Frits Winkelmolen – Bei den Otto-Schickert-Werken

[Dieser Textabschnitt kommt aus den Niederlanden]

Im Oktober 1944 kommt Frits mit ungefähr 70 Mann seiner Gruppe in Bad Lauterberg an, in einer Chemiefabrik der Otto-Schickert-Werke. Was in der Fabrik produziert wird, erfährt die Gruppe erst nach dem Krieg.

Die Deutschen haben Gebrauchsanweisungen mit Erklärungen in Niederländisch an den Maschinen befestigt, so dass Frits und die anderen lernen, was zu tun ist. Sie sollen später exakt die gleiche Arbeit in der neuen Fabrik in Rhumspringe ausführen.

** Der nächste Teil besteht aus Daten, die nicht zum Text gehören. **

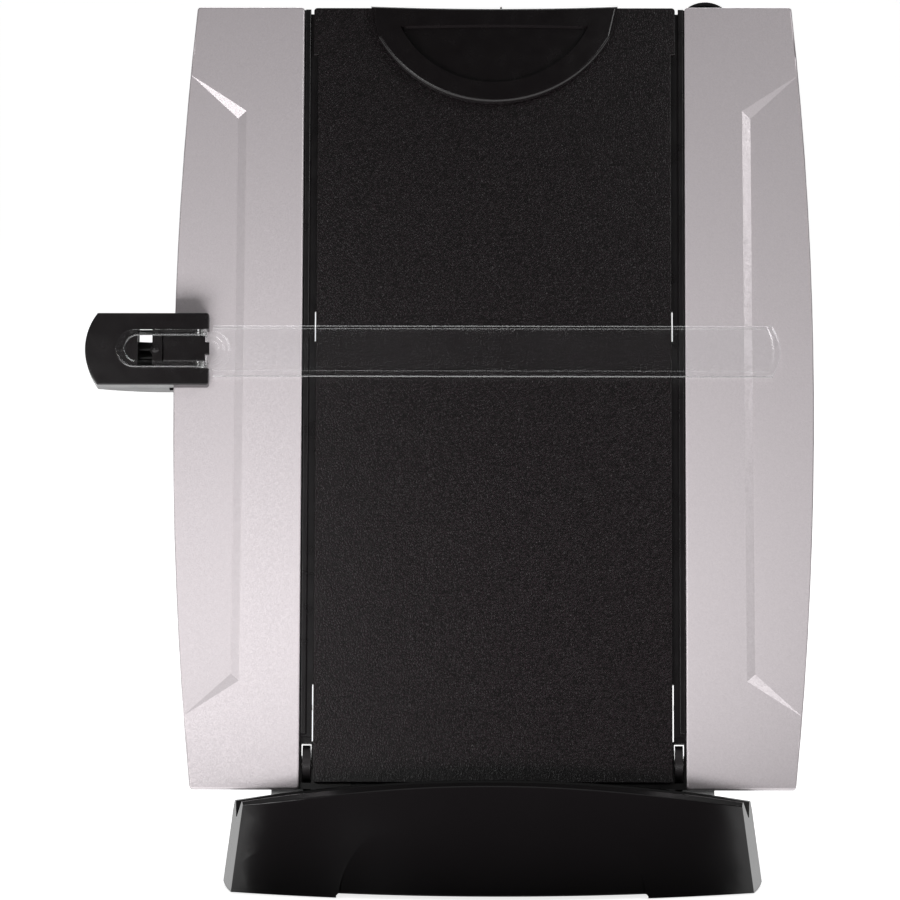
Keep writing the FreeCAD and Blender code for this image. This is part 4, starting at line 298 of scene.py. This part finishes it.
def screw_tree():
    """Geometry nodes that put a pan-head screw, seated at its head's underside, on every point."""
    tree = bpy.data.node_groups.new("pan-head screws", "GeometryNodeTree")
    face = tree.interface
    face.new_socket("Geometry", in_out="INPUT", socket_type="NodeSocketGeometry")
    for name in ("Head Radius", "Head Height", "Dome", "Shank Radius", "Shank Length", "Recess Span",
                 "Recess Width", "Recess Depth"):
        face.new_socket(name, in_out="INPUT", socket_type="NodeSocketFloat")
    face.new_socket("Turn", in_out="INPUT", socket_type="NodeSocketVector")
    face.new_socket("Finish", in_out="INPUT", socket_type="NodeSocketMaterial")
    face.new_socket("Geometry", in_out="OUTPUT", socket_type="NodeSocketGeometry")
    given = add(tree, "NodeGroupInput").outputs

    half_height = add(tree, "ShaderNodeMath", {0: given["Head Height"], 1: 0.5}, operation="MULTIPLY")
    blank = add(tree, "GeometryNodeMeshCylinder", {
        "Vertices": 36, "Fill Segments": 5, "Radius": given["Head Radius"], "Depth": given["Head Height"]},
        fill_type="TRIANGLE_FAN")
    spot = add(tree, "GeometryNodeInputPosition")
    axes = add(tree, "ShaderNodeSeparateXYZ", {"Vector": spot.outputs["Position"]})
    flat = add(tree, "ShaderNodeCombineXYZ", {"X": axes.outputs["X"], "Y": axes.outputs["Y"]})
    reach = add(tree, "ShaderNodeVectorMath", {0: flat.outputs["Vector"]}, operation="LENGTH")
    share = add(tree, "ShaderNodeMath", {
        0: reach.outputs["Value"], 1: given["Head Radius"]}, operation="DIVIDE")
    bend = add(tree, "ShaderNodeMath", {0: share.outputs["Value"], 1: 4.0}, operation="POWER")
    fall = add(tree, "ShaderNodeMath", {
        0: bend.outputs["Value"], 1: given["Dome"]}, operation="MULTIPLY")
    lower = add(tree, "ShaderNodeMath", {0: 0.0, 1: fall.outputs["Value"]}, operation="SUBTRACT")
    drop = add(tree, "ShaderNodeCombineXYZ", {"Z": lower.outputs["Value"]})
    upper = add(tree, "FunctionNodeCompare", {0: axes.outputs["Z"], 1: 0.0}, operation="GREATER_THAN")
    domed = add(tree, "GeometryNodeSetPosition", {
        "Geometry": blank.outputs["Mesh"], "Selection": upper.outputs["Result"],
        "Offset": drop.outputs["Vector"]})
    lift = add(tree, "ShaderNodeCombineXYZ", {"Z": half_height.outputs["Value"]})
    head = add(tree, "GeometryNodeTransform", {
        "Geometry": domed.outputs["Geometry"], "Translation": lift.outputs["Vector"]})

    twice = add(tree, "ShaderNodeMath", {0: given["Recess Depth"], 1: 2.0}, operation="MULTIPLY")
    top = add(tree, "ShaderNodeCombineXYZ", {"Z": given["Head Height"]})
    cutters = []
    for wide, deep in (("Recess Span", "Recess Width"), ("Recess Width", "Recess Span")):
        size = add(tree, "ShaderNodeCombineXYZ", {
            "X": given[wide], "Y": given[deep], "Z": twice.outputs["Value"]})
        blade = add(tree, "GeometryNodeMeshCube", {"Size": size.outputs["Vector"]})
        cutters.append(add(tree, "GeometryNodeTransform", {
            "Geometry": blade.outputs["Mesh"], "Translation": top.outputs["Vector"]}))
    recessed = add(tree, "GeometryNodeMeshBoolean", {
        "Mesh 1": head.outputs["Geometry"]}, operation="DIFFERENCE")
    for cutter in cutters:
        tree.links.new(cutter.outputs["Geometry"], recessed.inputs["Mesh 2"])

    shank = add(tree, "GeometryNodeMeshCylinder", {
        "Vertices": 20, "Radius": given["Shank Radius"], "Depth": given["Shank Length"]}, fill_type="NGON")
    sunk = add(tree, "ShaderNodeMath", {0: given["Shank Length"], 1: -0.48}, operation="MULTIPLY")
    below = add(tree, "ShaderNodeCombineXYZ", {"Z": sunk.outputs["Value"]})
    stem = add(tree, "GeometryNodeTransform", {
        "Geometry": shank.outputs["Mesh"], "Translation": below.outputs["Vector"]})
    screw = add(tree, "GeometryNodeJoinGeometry")
    for half in (recessed.outputs["Mesh"], stem.outputs["Geometry"]):
        tree.links.new(half, screw.inputs["Geometry"])

    stop = add(tree, "FunctionNodeRandomValue", {"Seed": 11}, data_type="FLOAT")
    stop.inputs[3].default_value = math.radians(90)
    twist = add(tree, "ShaderNodeCombineXYZ", {"Z": stop.outputs[1]})
    own_turn = add(tree, "FunctionNodeEulerToRotation", {"Euler": twist.outputs["Vector"]})
    aim = add(tree, "FunctionNodeEulerToRotation", {"Euler": given["Turn"]})
    turned = add(tree, "FunctionNodeRotateRotation", {
        "Rotation": aim.outputs["Rotation"], "Rotate By": own_turn.outputs["Rotation"]},
        rotation_space="LOCAL")
    driven = add(tree, "GeometryNodeInstanceOnPoints", {
        "Points": given["Geometry"], "Instance": screw.outputs["Geometry"],
        "Rotation": turned.outputs["Rotation"]})
    real = add(tree, "GeometryNodeRealizeInstances", {"Geometry": driven.outputs["Instances"]})
    plated = add(tree, "GeometryNodeSetMaterial", {
        "Geometry": real.outputs["Geometry"], "Material": given["Finish"]})
    add(tree, "NodeGroupOutput", {"Geometry": plated.outputs["Geometry"]})
    return tree


pan_head = screw_tree()


def screw_set(name, body, places, turn, **sizes_mm):
    """Screws of one size on one body, as a plain mesh that stands for the node of that name."""
    mesh = bpy.data.meshes.new(name + "_places")
    mesh.from_pydata([Vector(place) / 1000 for place in places], [], [])
    holder = bpy.data.objects.new(name + "_places", mesh)
    bpy.context.scene.collection.objects.link(holder)
    driver = holder.modifiers.new("screws", "NODES")
    driver.node_group = pan_head
    ids = {item.name: item.identifier for item in pan_head.interface.items_tree
           if item.in_out == "INPUT"}
    for key, size in sizes_mm.items():
        driver[ids[key.replace("_", " ")]] = size / 1000
    driver[ids["Turn"]] = [math.radians(angle) for angle in turn]
    driver[ids["Finish"]] = zinc_plate
    seen = holder.evaluated_get(bpy.context.evaluated_depsgraph_get())
    plain = bpy.data.meshes.new_from_object(seen)
    holder.modifiers.remove(driver)
    bpy.data.objects.remove(holder)
    plain.name = name + "_headed"
    piece = bpy.data.objects.new(name + "_headed", plain)
    bpy.context.scene.collection.objects.link(piece)
    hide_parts(name)
    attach(piece, body)


board_lean = math.radians(20.0)
board_foot = Vector((0, -30.3, 39.0))


def on_board(x, back, up):
    """A place on the leaning board, in mm: across, behind the page face, up the board."""
    return board_foot + Matrix.Rotation(-board_lean, 3, "X") @ Vector((x, back, up))


facing_back = (-110.0, 0, 0)     # the head points out of the board's back
facing_down = (180.0, 0, 0)
pan_sizes = dict(Head_Radius=2.9, Head_Height=1.6, Dome=0.55, Shank_Radius=1.1, Recess_Span=2.7,
                 Recess_Width=0.62, Recess_Depth=0.95)
slider_pan = {**pan_sizes, "Head_Radius": 2.4, "Head_Height": 1.4, "Recess_Span": 2.3}
flat_pan = {**pan_sizes, "Head_Height": 1.1, "Dome": 0.4, "Recess_Depth": 0.7}

wing_seat, slider_seat = 3.8, 3.3          # under the heads, behind the page face
slider_screw_x = -150.6
base_seat = 1.5                            # above the desk
screw_set("wing_screws", "board",
          [on_board(x, wing_seat, up) for x in (-94, 94) for up in (56, 156, 288)],
          facing_back, Shank_Length=4.6, **pan_sizes)
screw_set("slider_screws", "slider",
          [on_board(slider_screw_x, slider_seat, up) for up in (169.3, 191.3)],
          facing_back, Shank_Length=4.0, **slider_pan)
screw_set("base_screws", "base", [(x, y, base_seat) for x in (-70, 70) for y in (-30, 40)],
          facing_down, Shank_Length=8.2, **flat_pan)
dress("saddle_screws", zinc_plate)         # hidden inside the foot, so they keep their plain heads


# --- Line guide and memo clip ---
# Both are clear acrylic, polished as moulded: almost invisible face on. A painted highlight draws
# their ridges, rings and rims: steep faces turn partly milky white, in place of the light they gather.
# Slow flow marks from the moulding bend what is seen through them a little, and the light passes to what
# lies behind.

clear_acrylic, tree, shader = finish(
    "clear polished acrylic", paint("fcfdfd"), 0.0, IOR=1.49, Transmission_Weight=1.0)
place = add(tree, "ShaderNodeTexCoord")
flow = add(tree, "ShaderNodeTexNoise", {
    "Vector": place.outputs["Object"], "Scale": per_mm(14.0), "Detail": 1.0})
marks = add(tree, "ShaderNodeBump", {
    "Strength": 1.0, "Distance": 0.00008, "Height": flow.outputs["Fac"]})
tree.links.new(marks.outputs["Normal"], shader.inputs["Normal"])
# painted highlight: steep faces lose some transmission and show the white base colour, standing in for
# glints
slope = add(tree, "ShaderNodeLayerWeight", {"Blend": 0.5})
painted_edge_highlight = add(tree, "ShaderNodeMapRange", {
    "Value": slope.outputs["Facing"], "From Min": 0.4, "From Max": 0.95,
    "To Min": 1.0, "To Max": 0.78}, interpolation_type="SMOOTHSTEP")
tree.links.new(painted_edge_highlight.outputs["Result"], shader.inputs["Transmission Weight"])
for name in ("line_guide", "memo_clip"):
    dress(name, clear_acrylic)
    nodes[name].visible_shadow = False     # else the renderer greys what lies behind
    nodes[name].visible_diffuse = False


# --- Table, backdrop and light ---
# A white table and backdrop under soft studio light: a white card low in front, a small softbox on
# the reader's left, one high on the right, one behind, and a studio that is dark behind the camera.

half = 6.0                 # metres, the table's half width
table_mesh = bpy.data.meshes.new("table")
table_mesh.from_pydata([(-half, -half, 0), (half, -half, 0), (half, half, 0), (-half, half, 0)],
                       [], [(0, 1, 2, 3)])
table = bpy.data.objects.new("table", table_mesh)
bpy.context.scene.collection.objects.link(table)
white_table, tree, shader = finish("white table", paint("ececec"), 0.8)
path = add(tree, "ShaderNodeLightPath")
clear_view = add(tree, "ShaderNodeMath", {
    0: path.outputs["Is Camera Ray"], 1: path.outputs["Is Transmission Ray"]}, operation="MAXIMUM")
glossy_view = add(tree, "ShaderNodeMath", {
    0: clear_view.outputs["Value"], 1: path.outputs["Is Glossy Ray"]}, operation="MAXIMUM")
straight = add(tree, "ShaderNodeMath", {
    0: path.outputs["Diffuse Depth"], 1: 0.5}, operation="LESS_THAN")
straight_view = add(tree, "ShaderNodeMath", {
    0: glossy_view.outputs["Value"], 1: straight.outputs["Value"]}, operation="MULTIPLY")
glow_level = add(tree, "ShaderNodeMath", {
    0: straight_view.outputs["Value"], 1: 0.8}, operation="MULTIPLY")
glow = add(tree, "ShaderNodeEmission", {"Color": (1, 1, 1, 1), "Strength": glow_level.outputs["Value"]})
lit = add(tree, "ShaderNodeAddShader", {0: shader.outputs["BSDF"], 1: glow.outputs["Emission"]})
tree.links.new(lit.outputs["Shader"], tree.nodes["Material Output"].inputs["Surface"])
white_table.cycles.emission_sampling = "NONE"
table_mesh.materials.append(white_table)

world = bpy.data.worlds.new("studio surround")
bpy.context.scene.world = world
world.use_nodes = True
tree = world.node_tree
surround = tree.nodes["Background"]
toward = add(tree, "ShaderNodeTexCoord")
sky_axes = add(tree, "ShaderNodeSeparateXYZ", {"Vector": toward.outputs["Generated"]})
behind = add(tree, "ShaderNodeMapRange", {
    "Value": sky_axes.outputs["Y"], "From Min": 0.3, "From Max": 0.8, "To Min": 0.04, "To Max": 0.6},
    interpolation_type="SMOOTHSTEP")
above = add(tree, "ShaderNodeMapRange", {
    "Value": sky_axes.outputs["Z"], "From Min": 0.72, "From Max": 0.98, "To Min": 0.0, "To Max": 0.3},
    interpolation_type="SMOOTHSTEP")
studio = add(tree, "ShaderNodeMath", {
    0: behind.outputs["Result"], 1: above.outputs["Result"]}, operation="ADD")
surround.inputs["Color"].default_value = (1, 1, 1, 1)
tree.links.new(studio.outputs["Value"], surround.inputs["Strength"])
backdrop = add(tree, "ShaderNodeBackground", {"Color": (1, 1, 1, 1), "Strength": 1.0})
path = add(tree, "ShaderNodeLightPath")
seen_rear = add(tree, "ShaderNodeMapRange", {
    "Value": sky_axes.outputs["Y"], "From Min": 0.55, "From Max": 0.8,
    "To Min": 0.0, "To Max": 1.0})
mirrored = add(tree, "ShaderNodeMath", {
    0: path.outputs["Is Glossy Ray"], 1: path.outputs["Is Transmission Ray"]}, operation="MAXIMUM")
mirrored_rear = add(tree, "ShaderNodeMath", {
    0: mirrored.outputs["Value"], 1: seen_rear.outputs["Result"]}, operation="MULTIPLY")
straight = add(tree, "ShaderNodeMath", {
    0: path.outputs["Diffuse Depth"], 1: 0.5}, operation="LESS_THAN")
straight_rear = add(tree, "ShaderNodeMath", {
    0: mirrored_rear.outputs["Value"], 1: straight.outputs["Value"]}, operation="MULTIPLY")
seen = add(tree, "ShaderNodeMath", {
    0: path.outputs["Is Camera Ray"], 1: straight_rear.outputs["Value"]}, operation="MAXIMUM")
mixed = add(tree, "ShaderNodeMixShader", {
    0: seen.outputs["Value"], 1: surround.outputs["Background"], 2: backdrop.outputs["Background"]})
tree.links.new(mixed.outputs["Shader"], tree.nodes["World Output"].inputs["Surface"])


def softbox(name, place, aim, width, height, power):
    """Rectangular area lamp that faces a point."""
    lamp = bpy.data.lights.new(name, "AREA")
    lamp.shape = "RECTANGLE"
    lamp.size = width
    lamp.size_y = height
    lamp.energy = power
    holder = bpy.data.objects.new(name, lamp)
    holder.location = place
    holder.rotation_euler = (Vector(aim) - Vector(place)).to_track_quat("-Z", "Y").to_euler()
    holder.visible_camera = False
    bpy.context.scene.collection.objects.link(holder)
    return holder


low_card = softbox("low card", (-0.06, -0.27, 0.004), (-0.06, -0.269, 1.0), 0.38, 0.24, 6.2)
low_card.visible_glossy = False            # it only fills from below: seen, it whitens the clear parts
low_card.visible_transmission = False
softbox("left softbox", (-0.336, -0.588, 0.405), (-0.10, 0.06, 0.28), 0.22, 0.22, 0.75)
softbox("right softbox", (0.49, -0.44, 0.73), (0.10, 0.03, 0.25), 0.3, 0.3, 1.2)
softbox("rear softbox", (0.0, 0.8, 1.2), (0, 0, 0.2), 0.9, 0.5, 7)

frame_px = 900
lens_px = 7105.0           # focal length for a frame of that width
camera_data = bpy.data.cameras.new("camera")
camera_data.sensor_width = 36.0
camera_data.lens = lens_px * camera_data.sensor_width / frame_px
camera_data.clip_end = 50.0
camera = bpy.data.objects.new("camera", camera_data)
camera.location = (0.0123, -2.846, 0.596)
camera.rotation_euler = (math.radians(90 - 8.455), 0, math.radians(0.6))
bpy.context.scene.collection.objects.link(camera)
bpy.context.scene.camera = camera
bpy.context.scene.view_settings.view_transform = "Standard"
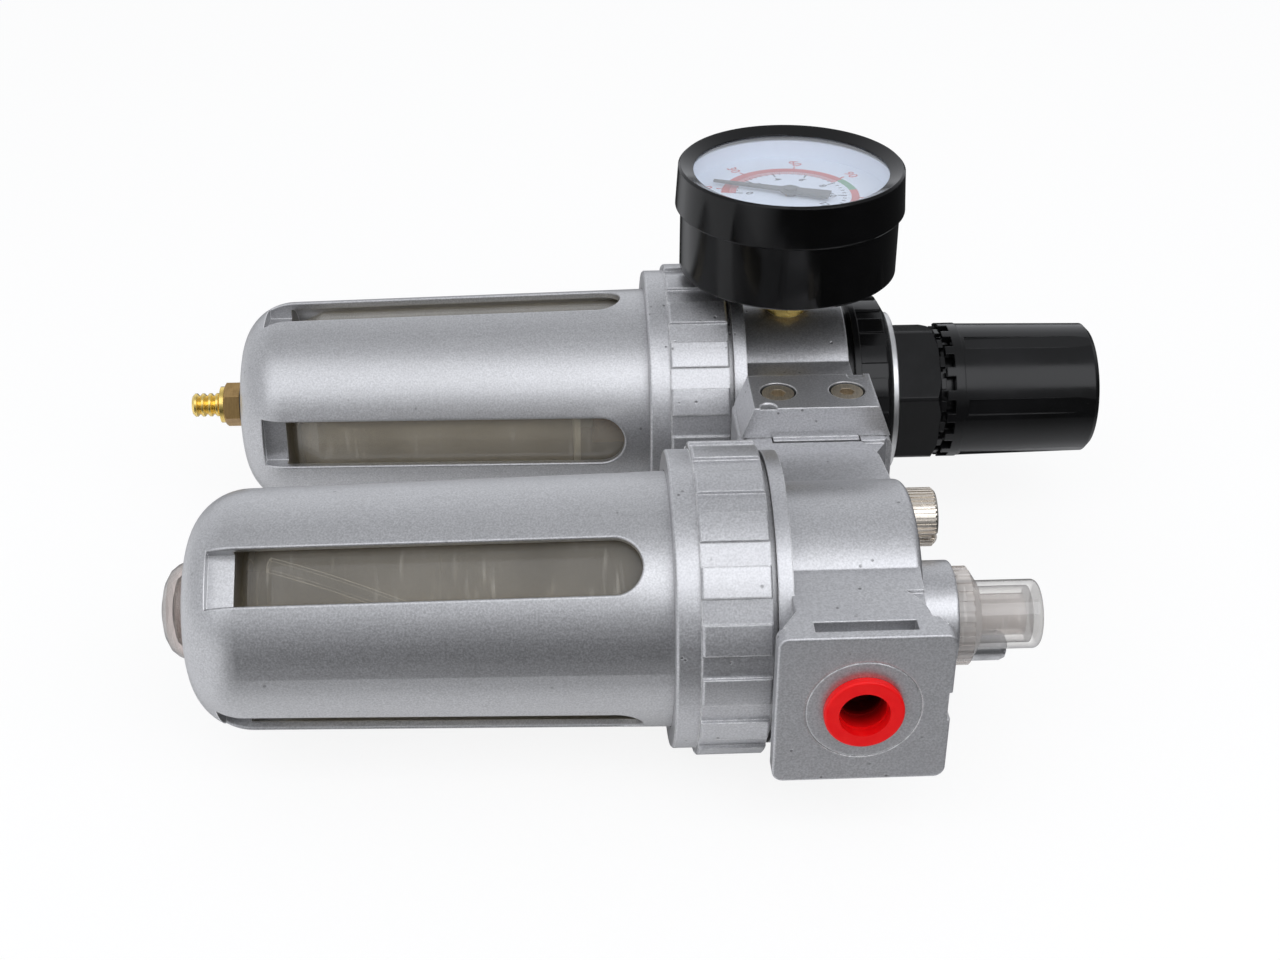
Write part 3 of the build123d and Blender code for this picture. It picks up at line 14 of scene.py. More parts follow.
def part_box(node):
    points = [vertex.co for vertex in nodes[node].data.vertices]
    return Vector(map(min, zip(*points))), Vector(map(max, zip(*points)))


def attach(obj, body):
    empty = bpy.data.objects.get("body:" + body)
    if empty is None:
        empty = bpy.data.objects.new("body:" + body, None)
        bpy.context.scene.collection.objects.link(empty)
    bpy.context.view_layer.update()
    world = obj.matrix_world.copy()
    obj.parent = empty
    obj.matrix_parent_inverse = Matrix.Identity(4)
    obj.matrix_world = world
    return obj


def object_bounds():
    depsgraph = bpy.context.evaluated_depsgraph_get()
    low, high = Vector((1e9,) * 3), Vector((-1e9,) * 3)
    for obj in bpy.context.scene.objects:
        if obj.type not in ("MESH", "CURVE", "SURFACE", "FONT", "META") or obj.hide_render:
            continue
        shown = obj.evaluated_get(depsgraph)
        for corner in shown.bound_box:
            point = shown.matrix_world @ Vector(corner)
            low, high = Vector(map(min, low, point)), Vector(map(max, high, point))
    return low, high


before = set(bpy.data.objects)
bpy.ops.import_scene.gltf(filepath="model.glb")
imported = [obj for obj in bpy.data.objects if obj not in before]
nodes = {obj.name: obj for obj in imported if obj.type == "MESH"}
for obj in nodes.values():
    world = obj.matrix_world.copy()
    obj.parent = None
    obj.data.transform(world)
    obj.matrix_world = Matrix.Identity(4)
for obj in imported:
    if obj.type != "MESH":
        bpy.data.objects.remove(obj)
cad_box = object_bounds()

MM = 0.001
EDGE_SAMPLES = 6            # rays per point of the edge masks (wear and painted highlight) and of the crevice mask (painted shade)
SOFT_SAMPLES = 4            # and of the eased edges
EDGE_HIGHLIGHT_GLOW = 0.04            # painted highlight: glow that keeps the thin bright edges from going dark
FACING_BLEND = 0.5          # the layer weight's even setting
GLASS_IOR = 1.5
MOULDED_IOR = 1.36          # duller than solid plastic, for a textured skin
link_low, link_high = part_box("interface_block")
middle = (link_low + link_high) / 2     # on the port axis, between the modules


def link(thing):
    """Puts an object in the scene."""
    bpy.context.scene.collection.objects.link(thing)
    return thing


# ---------------------------------------------------------------- node graphs

class Graph:
    """A material or world being wired, node by node."""

    def __init__(self, owner):
        owner.use_nodes = True
        self.owner = owner
        self.tree = owner.node_tree
        self.tree.nodes.clear()

    def add(self, kind, inputs=None, **settings):
        """A new node. Inputs take numbers, colours, sockets or nodes."""
        made = self.tree.nodes.new("ShaderNode" + kind)
        for key, value in settings.items():
            setattr(made, key, value)
        for key, value in (inputs or {}).items():
            self.feed(made.inputs[key], value)
        return made

    def feed(self, socket, value):
        if isinstance(value, bpy.types.Node):
            value = value.outputs[0]
        if isinstance(value, bpy.types.NodeSocket):
            self.tree.links.new(value, socket)
        else:
            socket.default_value = value

    def place(self):
        """Position on the piece, in metres, moving with the piece."""
        return self.add("TexCoord").outputs["Object"]

    def grain(self, scale, detail=2.0, rough=0.5, place=None):
        """Noise, by default in the piece's own position."""
        return self.add("TexNoise", {
            "Vector": place or self.place(), "Scale": scale, "Detail": detail,
            "Roughness": rough}).outputs["Fac"]

    def stretched(self, scale_xyz):
        """Position scaled by axis, for brushed and streaked patterns."""
        return self.add("Mapping", {"Vector": self.place(), "Scale": scale_xyz}
                        ).outputs[0]

    def span(self, value, low, high, to_low=0.0, to_high=1.0):
        """Remaps low..high to a new span, clamped."""
        return self.add("MapRange", {
            "Value": value, "From Min": low, "From Max": high,
            "To Min": to_low, "To Max": to_high}).outputs[0]

    def maths(self, operation, a, b=0.0):
        return self.add("Math", {0: a, 1: b}, operation=operation).outputs[0]

    def mix(self, share, a, b):
        """Colour a, turning to colour b as share goes from nought to one."""
        return self.add("Mix", {0: share, 6: a, 7: b},
                        data_type="RGBA").outputs[2]

    def edge(self, radius, low=0.02, high=0.25):
        """One along outside and inside edges, nought on open surfaces."""
        soft = self.add("Bevel", {"Radius": radius},
                        samples=EDGE_SAMPLES).outputs[0]
        hard = self.add("NewGeometry").outputs["Normal"]
        dot = self.add("VectorMath", {0: soft, 1: hard},
                       operation="DOT_PRODUCT").outputs["Value"]
        return self.span(dot, 1.0 - low, 1.0 - high)

    def soft(self, radius):
        """Shading normal with every edge eased by a small radius."""
        return self.add("Bevel", {"Radius": radius},
                        samples=SOFT_SAMPLES).outputs[0]

    def crevice(self, reach):
        """One deep in gaps and corners, nought in the open."""
        open_air = self.add("AmbientOcclusion", {"Distance": reach},
                            samples=EDGE_SAMPLES)
        return self.span(open_air.outputs["AO"], 0.55, 0.12)

    def bump(self, height, depth, strength=1.0, normal=None):
        inputs = {"Height": height, "Distance": depth, "Strength": strength}
        if normal is not None:
            inputs["Normal"] = normal
        return self.add("Bump", inputs).outputs[0]

    def blend(self, share, first, second):
        """The first shader, turning to the second as share goes to one."""
        made = self.add("MixShader", {0: share})
        self.tree.links.new(first.outputs[0], made.inputs[1])
        self.tree.links.new(second.outputs[0], made.inputs[2])
        return made

    def finish(self, surface, kind="OutputMaterial"):
        out = self.add(kind)
        self.tree.links.new(surface.outputs[0], out.inputs["Surface"])
        return self.owner


def grey(value, tint=0.0):
    """A neutral colour, or a slightly cool one with tint above nought."""
    return (value, value, value * (1.0 + tint), 1.0)


WHITE = grey(1.0)
BARE_AND_HIGHLIGHT = grey(0.98)           # paint or plating rubbed through to the metal, and the painted highlight on bright edges
ALLOY_TINT = 0.02           # the silver finishes are this much cool
# painted shade for the castings' gaps and corners
CAST_GAP_SHADE = (0.07, 0.065, 0.055, 1)


def new_graph(name):
    """Starts a new material."""
    return Graph(bpy.data.materials.new(name))


# ------------------------------------------------------------------ materials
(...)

Wochenlang verfolgen sie, wie Russen, Italiener, Polen und Belgier die Arbeit verrichten. Frits sieht zu, wie die Zentrifugen gefüllt werden, die milchartige Flüssigkeit gekocht wird, die Kessel gereinigt werden und das eigentliche Endprodukt, eine Art weißgraues Pulver, eingesammelt wird. Frits selbst steht zusammen mit einem russischen Zwangsarbeiter am Auffangbehälter des Pulvers, wo der Russe achtsam versucht, die Arbeit zu sabotieren, indem er Pulver von schlechter Qualität herstellt. Er wird jedoch nicht entdeckt.

Viele aus der Gruppe können die Luft in der Produktionshalle nicht ertragen, die Flüssigkeit und das Pulver greifen die Haut an, der chemische Stoff dringt sogar durch die Arbeitsanzüge aus Gummi hindurch. Frits beklagt sich und wird wie viele andere Limburger an eine andere Arbeitsstelle außerhalb der eigentlichen Hallen versetzt, wo er eine ziemlich unbeschwerte Zeit hat. Er arbeitet zusammen mit einem Freund aus Helden in der kaum bewachten Anlieferungshalle und ruht sich oft zwischen den Säcken mit Material aus. Beide treten eigentlich nur dann in Aktion, wenn die Produktionslinie Nachschub verlangt. Die Lieferung stagniert aber immer mehr durch die sich nähernde Front.

Im Januar 1945 stoppt die Anlieferung endgültig und die Limburger werden in das Lager nach Hilkerode versetzt.